Russell converts sprint pole; Mercedes set Shanghai pace
George Russell won the Chinese Grand Prix sprint at the Shanghai International Circuit as Mercedes again set the pace across the weekend, converting a sprint-qualifying pole into victory and extending Russell’s early-season momentum. Russell and teammate Kimi Antonelli had locked out the front row in sprint qualifying, and Russell and Lewis Hamilton traded the lead repeatedly — swapping positions five times in the first five laps — before Russell pulled clear. Charles Leclerc finished second and Hamilton third, with Russell ending the 19-lap sprint roughly six-tenths of a second ahead in some reports and having stretched his advantage to around 3.5 seconds by the race midpoint in others.

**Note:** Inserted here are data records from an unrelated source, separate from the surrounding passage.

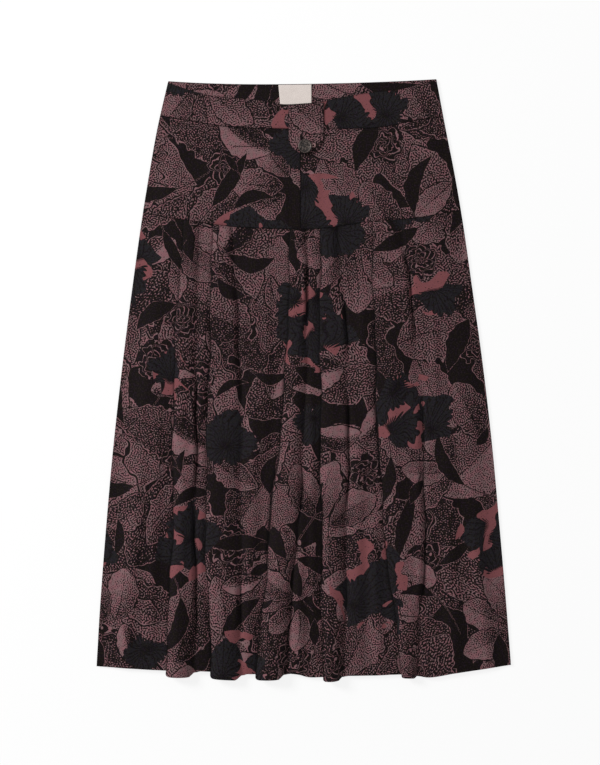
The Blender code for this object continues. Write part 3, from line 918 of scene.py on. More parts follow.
def cloth_piece(name, cloth, material, shift=None):
    """A thin closed shell around a grid of cloth. shift places the print on it, if it is printed."""
    rows, columns = cloth.rim.shape
    rounding = np.sqrt(1.0 - (1.0 - np.clip(cloth.rim / RIM[-1], 0.0, 1.0)) ** 2)
    half = cloth.thick / 2 * (RIM_LEAST + (1.0 - RIM_LEAST) * rounding)
    offset = grid_normals(cloth.points) * half[..., None]
    points = np.concatenate([(cloth.points + offset).reshape(-1, 3), (cloth.points - offset).reshape(-1, 3)])
    faces, sides = shell_faces(rows, columns)
    mesh = smooth_mesh(name, points, faces.tolist())
    uv = mesh.uv_layers.new(name="OFBake")
    uv.uv.foreach_set("vector", bake_places(cloth, faces, sides).astype(np.float32).ravel())
    flat = np.concatenate([cloth.flat.reshape(-1, 2)] * 2)
    corners = flat[faces]
    deep = np.concatenate([cloth.deep.ravel()] * 2)[faces]
    if shift is not None:
        corners = corners + np.array(shift)
        add_print(mesh, corners)
    # The cloth attribute holds the place on the flat cloth and the painted shade
    add_corner_vectors(mesh, "cloth", np.concatenate([corners, deep[..., None]], axis=-1))
    return link(name, mesh, material)


# ---- Materials ----

BRIGHTNESS = 1.45       # how much brighter than its own colour a surface looks under the lamps


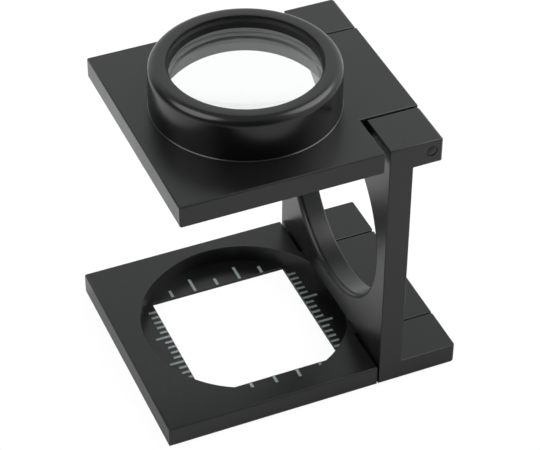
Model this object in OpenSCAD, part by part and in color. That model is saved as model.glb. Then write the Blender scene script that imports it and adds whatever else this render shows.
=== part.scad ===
// Folding loupe: a base plate with a square reading window, an upright with a round opening,
// and a lens plate that carries a round lens barrel. Both plates fold flat against the outer side
// of the upright, and the barrel then pokes through the round opening.
// Origin: middle of the base's footprint, on the table. X runs to the hinge end, Z is up.

/* [Plates] */
// Width of all three plates, along the hinge pins
plate_width = 31; // [29:0.5:40]
// Thickness of the plates and feet
plate_thickness = 3; // [2.4:0.1:4]
// Thickness of the upright between its inner and its outer face
upright_thickness = 3.1; // [2.6:0.1:4]
// How much thicker the ears are than the lens plate, on their underside
ear_excess = 0.3; // [0.1:0.05:0.6]
// Length of the base from its free edge to the hinge end
base_length = 38.9; // [36:0.1:50]
// Height of the stand to the top face of the lens plate
stand_height = 37.4; // [36:0.2:48]
// Bevel on the long edges of the plates
edge_break = 0.3; // [0.1:0.05:0.5]
// Radius of the plates' upright corners
corner_radius = 0.15; // [0.1:0.05:0.25]

/* [Hinges] */
// Width of each ear and foot of the upright
ear_width = 6.6; // [4:0.2:8]
// Gap between an ear and the lens plate's tongue beside it
lens_seam = 0.3; // [0.2:0.05:0.6]
// Gap between a foot and the base's tongue beside it
base_seam = 0.12; // [0.08:0.02:0.6]
// Gap between the lens plate's shoulder and the upright's inner face
lens_shoulder_gap = 0.65; // [0.3:0.05:1.2]
// Gap between the base's shoulder and the upright's inner face
base_shoulder_gap = 0.2; // [0.15:0.05:1.2]
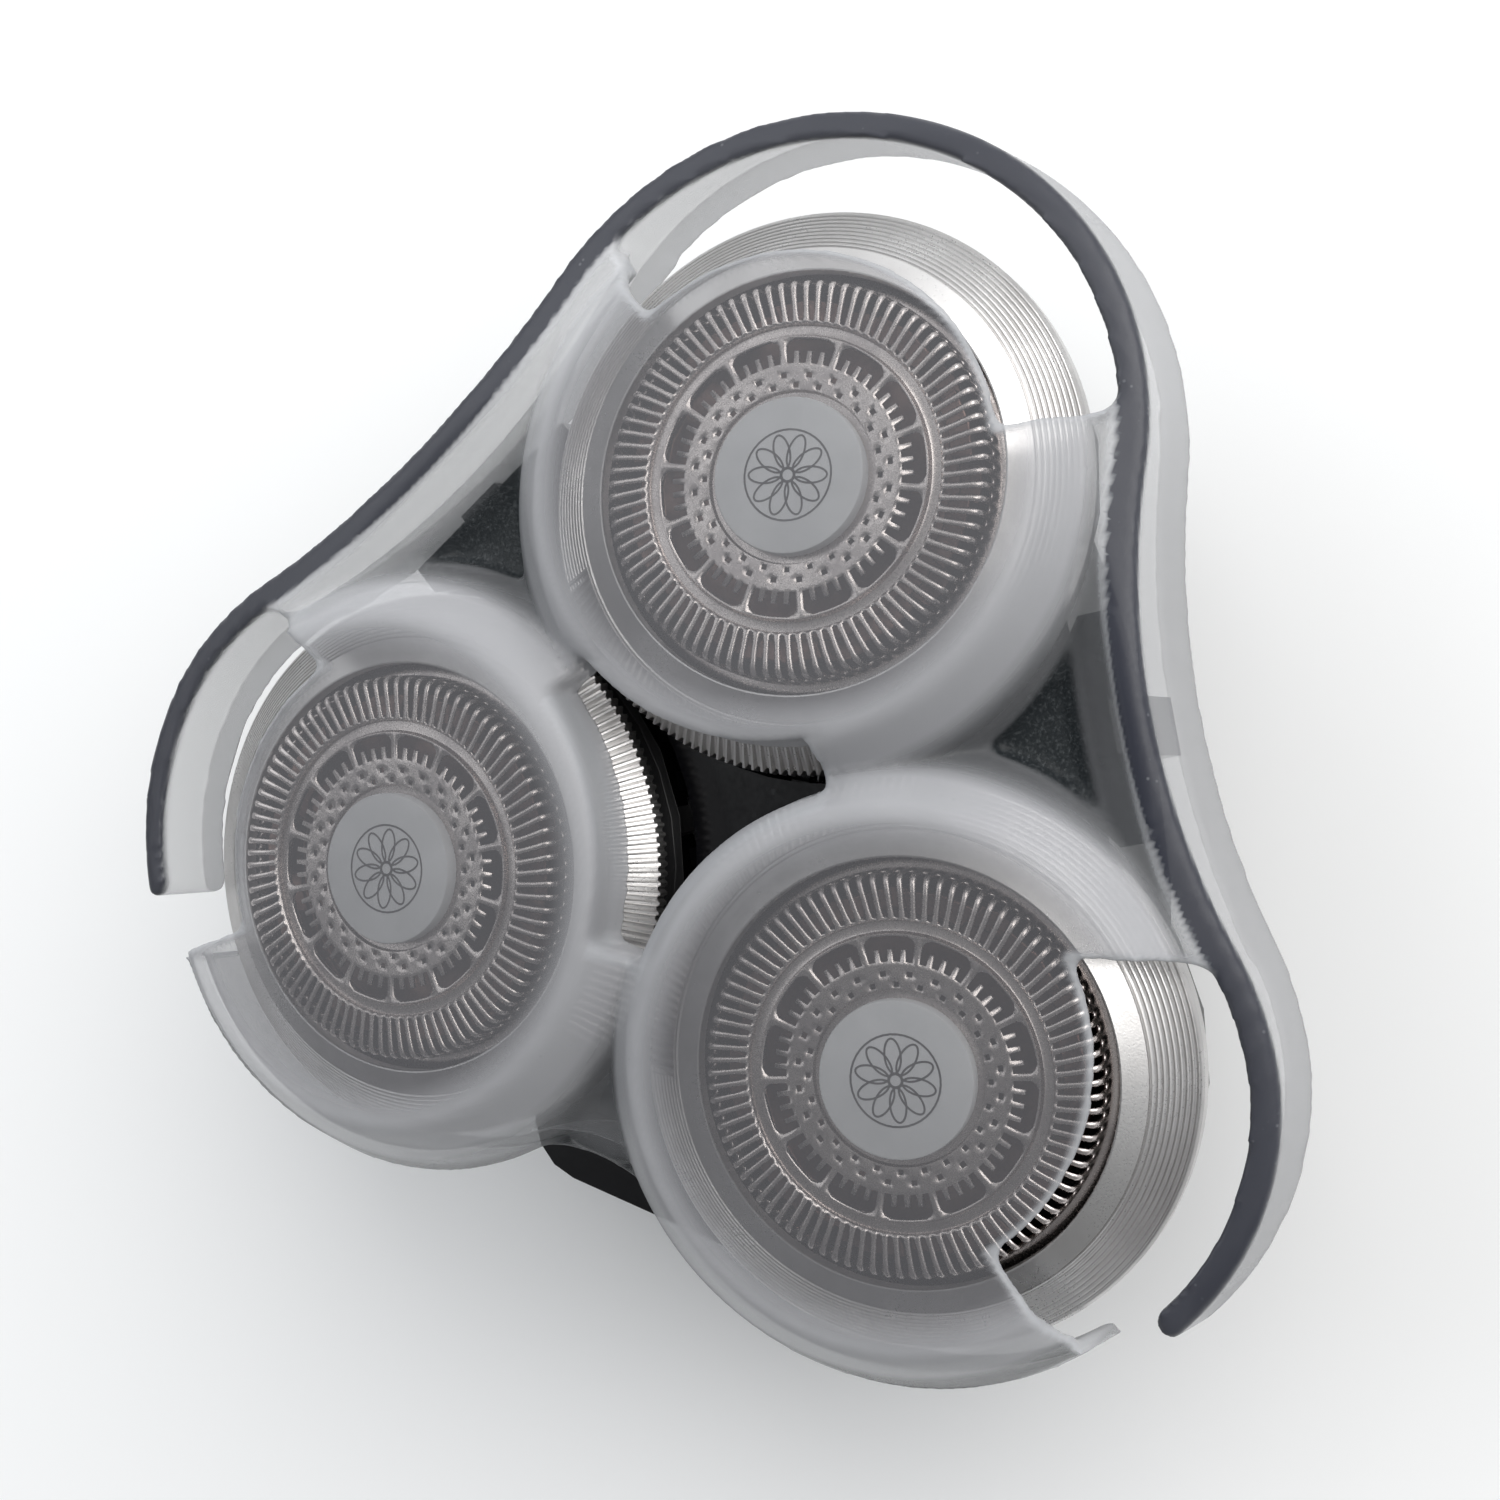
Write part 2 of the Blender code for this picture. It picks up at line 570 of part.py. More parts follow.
def build_head_carrier():
    # a disc with ears for the pivot pins, a middle post and three arms between the heads
    carrier = cylinder("head_carrier", 9.4, BASE_TOP_Z + GAP, -13.5, 32, GLOSS_BLACK)
    arms = {30.0: 24.4, 150.0: 24.4, 270.0: 19.8}
    for degrees, reach in arms.items():
        matrix = unit_matrix(degrees, 0.0, 0.0)
        name = "%d" % degrees
        web = block("cut_web_" + name, (reach - 6.0, 3.4, 8.5),
                    ((reach + 6.0) / 2, 0.0, BASE_TOP_Z + GAP + 4.25), None, matrix)
        spread = 13.0 if reach > 20.0 else 6.0
        top = block("cut_arm_top_" + name, (reach - 10.0, spread, 1.6),
                    ((reach + 10.0) / 2, 0.0, -6.9), None, matrix)
        pad = block("cut_pad_" + name, (2.0, 3.0, 2.6), (reach - 1.4, 0.0, -5.5), None, matrix)
        combine(carrier, web, "UNION")
        combine(carrier, top, "UNION")
        combine(carrier, pad, "UNION")
    for side, degrees in HEADS.items():
        clear = [(0.0, 2.0), (16.5, 2.0), (16.5, -7.9), (13.5, -9.8), (13.5, -12.2), (0.0, -12.2)]
        room = turned("cut_room_" + side, clear, 28, None, head_matrix(degrees))
        combine(carrier, room, "DIFFERENCE")
    post = cylinder("cut_post", 1.5, -14.0, -6.0, 12, None)
    combine(carrier, post, "UNION")
    outline = []
    for degrees in sorted(HEADS.values()):
        centre = polar(HEAD_CIRCLE_R - 0.8, degrees)
        outline += arc(centre, 16.3, degrees + 180.0 + 20.0, degrees + 180.0 - 20.0, 6)
    middle = prism("cut_middle", list(reversed(outline)), -7.2, -5.6, None)
    combine(carrier, middle, "UNION")
    for side, degrees in HEADS.items():
        matrix = unit_matrix(degrees, 0.0, 0.0)
        for sign in (-1.0, 1.0):
            ear = block("cut_ear_%s_%d" % (side, sign), (2.7, 1.1, 4.9),
                        (PIVOT_R + 0.05, sign * 2.3, -11.65), None, matrix)
            combine(carrier, ear, "UNION")
        pivot = unit_matrix(degrees, PIVOT_R, PIVOT_Z) @ Matrix.Rotation(math.pi / 2, 4, "X")
        bore = cylinder("cut_ear_bore_" + side, PIVOT_PIN_R + 0.25, -4.0, 4.0, 14, None, pivot)
        combine(carrier, bore, "DIFFERENCE")


for head_side, head_degrees in HEADS.items():
    build_head(head_side, head_degrees)
    build_driven_gear(head_side, head_degrees)
build_drive()
build_base_cover()
build_gear_plate()
build_coupling_housing()
build_head_carrier()
build_cap()
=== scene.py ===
import json
import math

import bmesh
import bpy
from mathutils import Matrix, Vector
from mathutils.kdtree import KDTree

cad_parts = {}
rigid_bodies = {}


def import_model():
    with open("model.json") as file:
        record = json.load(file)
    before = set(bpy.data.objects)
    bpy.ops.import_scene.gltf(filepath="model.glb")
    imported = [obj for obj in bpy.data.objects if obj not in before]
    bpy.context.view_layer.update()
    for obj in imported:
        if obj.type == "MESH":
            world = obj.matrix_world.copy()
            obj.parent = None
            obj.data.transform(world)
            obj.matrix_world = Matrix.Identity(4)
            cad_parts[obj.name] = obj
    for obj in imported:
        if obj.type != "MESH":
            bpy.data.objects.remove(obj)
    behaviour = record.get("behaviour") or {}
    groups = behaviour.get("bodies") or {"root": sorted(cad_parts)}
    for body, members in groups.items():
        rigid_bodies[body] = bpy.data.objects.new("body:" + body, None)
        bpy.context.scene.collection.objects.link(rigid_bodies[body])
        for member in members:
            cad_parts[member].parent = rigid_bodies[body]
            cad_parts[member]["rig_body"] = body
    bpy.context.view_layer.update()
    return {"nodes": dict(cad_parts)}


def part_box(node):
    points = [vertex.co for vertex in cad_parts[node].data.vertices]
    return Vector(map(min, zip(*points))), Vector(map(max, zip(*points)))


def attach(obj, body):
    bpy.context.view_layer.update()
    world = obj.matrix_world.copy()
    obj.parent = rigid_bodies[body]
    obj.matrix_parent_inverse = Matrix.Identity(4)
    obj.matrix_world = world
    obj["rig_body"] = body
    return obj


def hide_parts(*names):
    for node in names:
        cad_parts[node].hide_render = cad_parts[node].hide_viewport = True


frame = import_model()
scene = bpy.context.scene

mm = 0.001
sides = {"top": 90.0, "left": 210.0, "right": 330.0}  # heading of each head from the drive axis
unit = {"headCircle": 19.43, "headTilt": 7.0, "headHeight": 34.0}
sharpCorner = 28.0  # an outline's corners above this many degrees are rounded
bumpDepth = 0.00002

# the drive coupling is round and stands on the drive axis
couplingLow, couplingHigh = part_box("drive_coupling")
unitPlace = Matrix.Translation((
    (couplingLow.x + couplingHigh.x) / 2,
    (couplingLow.y + couplingHigh.y) / 2,
    unit["headHeight"] * mm,
))


# placing and shaping helpers

def polar(radius, degrees):
    turn = math.radians(degrees)
    return Vector((radius * math.cos(turn), radius * math.sin(turn)))


def headPlace(degrees):
    # local x points away from the drive axis, local z leans outwards
    turn = Matrix.Rotation(math.radians(degrees), 4, "Z")
    shift = Matrix.Translation((unit["headCircle"] * mm, 0.0, 0.0))
    lean = Matrix.Rotation(math.radians(unit["headTilt"]), 4, "Y")
    return unitPlace @ turn @ shift @ lean


def turnProfile(bm, points, steps, closed=False):
    # points are (radius, height) in mm
    verts = [bm.verts.new((r * mm, 0.0, h * mm)) for r, h in points]
    edges = [bm.edges.new(pair) for pair in zip(verts, verts[1:])]
    if closed:
        edges.append(bm.edges.new((verts[-1], verts[0])))
    bmesh.ops.spin(bm, geom=verts + edges, cent=(0, 0, 0), axis=(0, 0, 1), angle=2 * math.pi,
                   steps=steps, use_merge=True)
    bmesh.ops.remove_doubles(bm, verts=bm.verts, dist=1e-6)
    bmesh.ops.recalc_face_normals(bm, faces=bm.faces)


def turnCopies(bm, geom, count):
    # whole copies of geom round z, joined where they touch
    bmesh.ops.spin(bm, geom=geom, cent=(0, 0, 0), axis=(0, 0, 1), use_duplicate=True,
                   angle=2 * math.pi * (count - 1) / count, steps=count - 1)
    bmesh.ops.remove_doubles(bm, verts=bm.verts, dist=4e-6)


def everything(bm):
    return bm.verts[:] + bm.edges[:] + bm.faces[:]


def gridPlaces(bm, columns, rows):
    # lays a flat grid and returns each point's (column, row)
    bmesh.ops.create_grid(bm, x_segments=columns, y_segments=rows, size=1.0)
    return {vert: (round((vert.co.x + 1) / 2 * columns), round((vert.co.y + 1) / 2 * rows))
            for vert in bm.verts}


def pour(source, target):
    # adds one bmesh to another and frees it
    part = bpy.data.meshes.new("part")
    source.to_mesh(part)
    source.free()
    target.from_mesh(part)
    bpy.data.meshes.remove(part)


def mirrored(points):
    return [Vector((-p.x, p.y)) for p in reversed(points)]


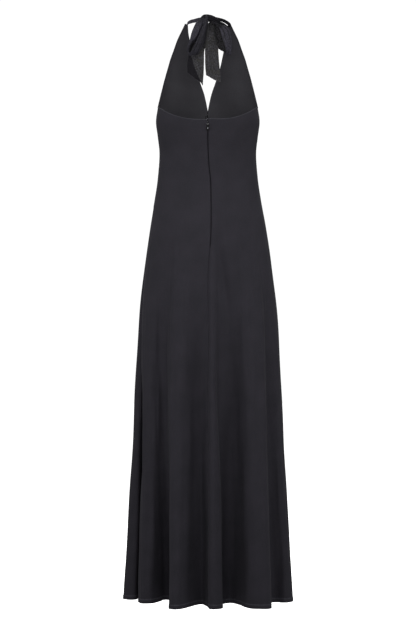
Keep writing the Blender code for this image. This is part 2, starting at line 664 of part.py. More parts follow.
def build_dress():
    for item in list(bpy.data.objects):
        bpy.data.objects.remove(item, do_unlink=True)

    crepe = [make_material("black_crepe_" + name, CREPE_BLACK, 0.85) for name in
             ("back_left", "back_right", "front_left", "front_right")]
    back_panel("back_left", LEFT, 0.0, 90.0, crepe[0])
    back_panel("back_right", RIGHT, 90.0, 180.0, crepe[1])
    front_panel("front_left", LEFT, -90.0, 0.0, crepe[2])
    front_panel("front_right", RIGHT, -180.0, -90.0, crepe[3])

    for name, table, steps, across, clearance, ends_at_knot in (
            ("tie_left", TIE_LEFT, 12, 3, SEAM_GAP, (-1,)),
            ("tie_right", TIE_RIGHT, 12, 3, SEAM_GAP, (-1,)),
            ("bow_loop_left", LOOP_LEFT, 26, 4, SEAM_GAP + TIE_WALL / 2, (0, -1)),
            ("bow_loop_right", LOOP_RIGHT, 24, 4, SEAM_GAP + TIE_WALL / 2, (0, -1)),
            ("bow_tail_left", TAIL_LEFT, 12, 5, SEAM_GAP + TIE_WALL / 4, (0,)),
            ("bow_tail_right", TAIL_RIGHT, 12, 5, SEAM_GAP + TIE_WALL / 4, (0,))):
        strip(name, table, steps, across, clearance, ends_at_knot,
              make_material("black_chiffon_" + name, CHIFFON_BLACK, 0.7))
    knot(make_material("black_chiffon_knot", CHIFFON_BLACK, 0.7))

    zip_chain(make_material("zip_tape", TAPE_BLACK, 0.8))
    zip_slider(make_material("enamelled_slider", ENAMEL_GREY, 0.35, 0.6))
    zip_pull(make_material("enamelled_pull", ENAMEL_GREY, 0.3, 0.6))
    hook_and_eye(make_material("lacquered_wire", LACQUER_BLACK, 0.3, 0.8))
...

The sprint was shaped by tire degradation, incidents and a mid-race safety car after Nico Hulkenberg stopped on track. Heavy medium-tire wear prompted many front-runners to pit for soft tires, and the safety car brought a late wave of pit stops that reshuffled strategies; Mercedes gambled on their drivers’ ability to fight back and it paid off. Kimi Antonelli dropped off the line, was involved in contact with Isack Hadjar and was handed a 10-second penalty that he served during a pit stop under the safety car. Several drivers retired — including Arvid Lindblad, Valtteri Bottas and Hulkenberg — while others lost ground at the start (Max Verstappen fell back from eighth to 14th). Oscar Piastri briefly gained a place at the restart only to hand it back for an early pass before the line, and drivers who stayed out, such as Liam Lawson and Ollie Bearman, profited by scoring points.
The result preserved Russell’s perfect start to the season and reinforced Mercedes as the team to beat heading into Sunday’s full Grand Prix, with the squad described as the benchmark for the Shanghai weekend. The race came amid major technical changes to Formula 1 — including a mandated 50/50 split between internal combustion and electric power — that have left drivers grappling with electric-power deployment and energy management, a backdrop to Mercedes’ strong showing. Reports differed on whether the sprint was Russell’s first ever sprint victory or his second, but all accounts agree the win underlined his and Mercedes’ early-season dominance.